Record extracts –
================

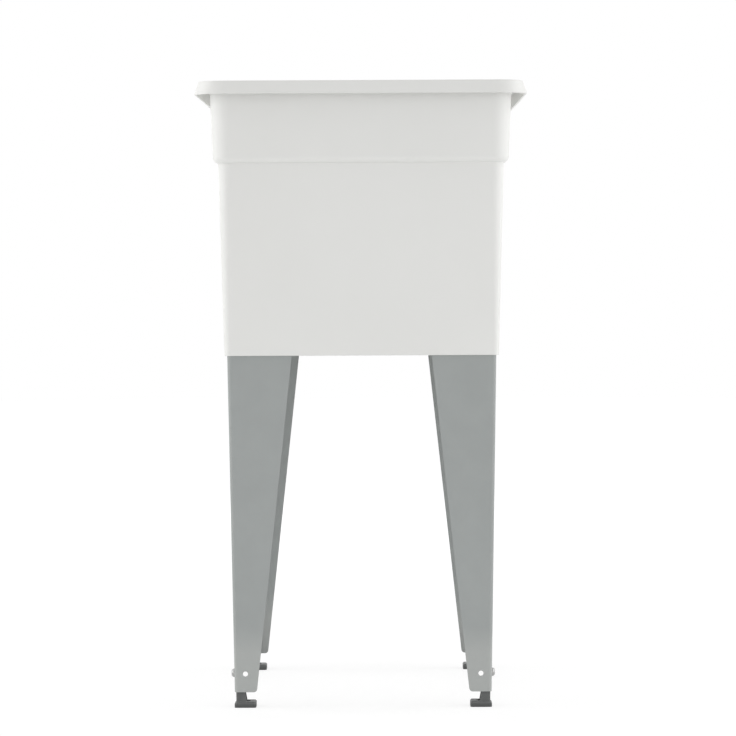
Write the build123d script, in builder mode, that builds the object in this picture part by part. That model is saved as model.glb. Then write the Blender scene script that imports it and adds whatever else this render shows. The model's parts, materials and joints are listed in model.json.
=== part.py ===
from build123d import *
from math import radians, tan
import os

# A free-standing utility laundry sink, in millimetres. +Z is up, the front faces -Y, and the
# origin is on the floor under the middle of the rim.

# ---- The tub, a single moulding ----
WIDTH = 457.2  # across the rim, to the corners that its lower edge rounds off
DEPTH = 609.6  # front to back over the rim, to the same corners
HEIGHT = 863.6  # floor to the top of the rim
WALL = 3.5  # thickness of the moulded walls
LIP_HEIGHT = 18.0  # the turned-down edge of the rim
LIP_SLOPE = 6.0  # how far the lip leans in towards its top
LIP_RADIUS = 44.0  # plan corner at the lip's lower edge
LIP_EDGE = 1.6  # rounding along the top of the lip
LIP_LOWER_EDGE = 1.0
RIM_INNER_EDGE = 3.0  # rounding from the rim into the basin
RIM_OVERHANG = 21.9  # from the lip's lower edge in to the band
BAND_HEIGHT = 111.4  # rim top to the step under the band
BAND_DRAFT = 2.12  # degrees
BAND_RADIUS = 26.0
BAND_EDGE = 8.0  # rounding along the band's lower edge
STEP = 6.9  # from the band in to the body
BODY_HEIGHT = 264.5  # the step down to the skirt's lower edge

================

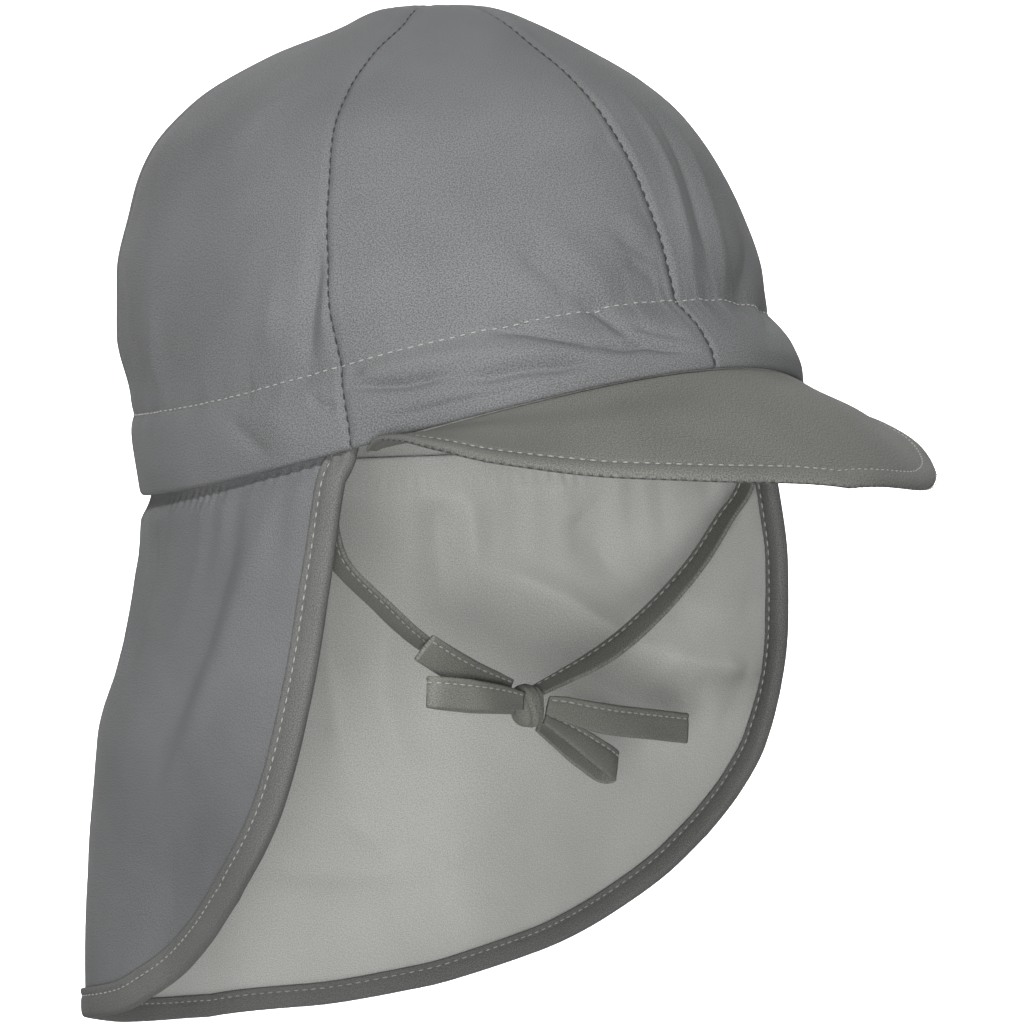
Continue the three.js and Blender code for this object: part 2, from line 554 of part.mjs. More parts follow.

================

What to do – Can you repeat, word for word, every line above from the one containing "Write the build123d" down to the one containing "# origin is", including both?

Solution to the problem –
Write the build123d script, in builder mode, that builds the object in this picture part by part. That model is saved as model.glb. Then write the Blender scene script that imports it and adds whatever else this render shows. The model's parts, materials and joints are listed in model.json.
=== part.py ===
from build123d import *
from math import radians, tan
import os

# A free-standing utility laundry sink, in millimetres. +Z is up, the front faces -Y, and the
# origin is on the floor under the middle of the rim.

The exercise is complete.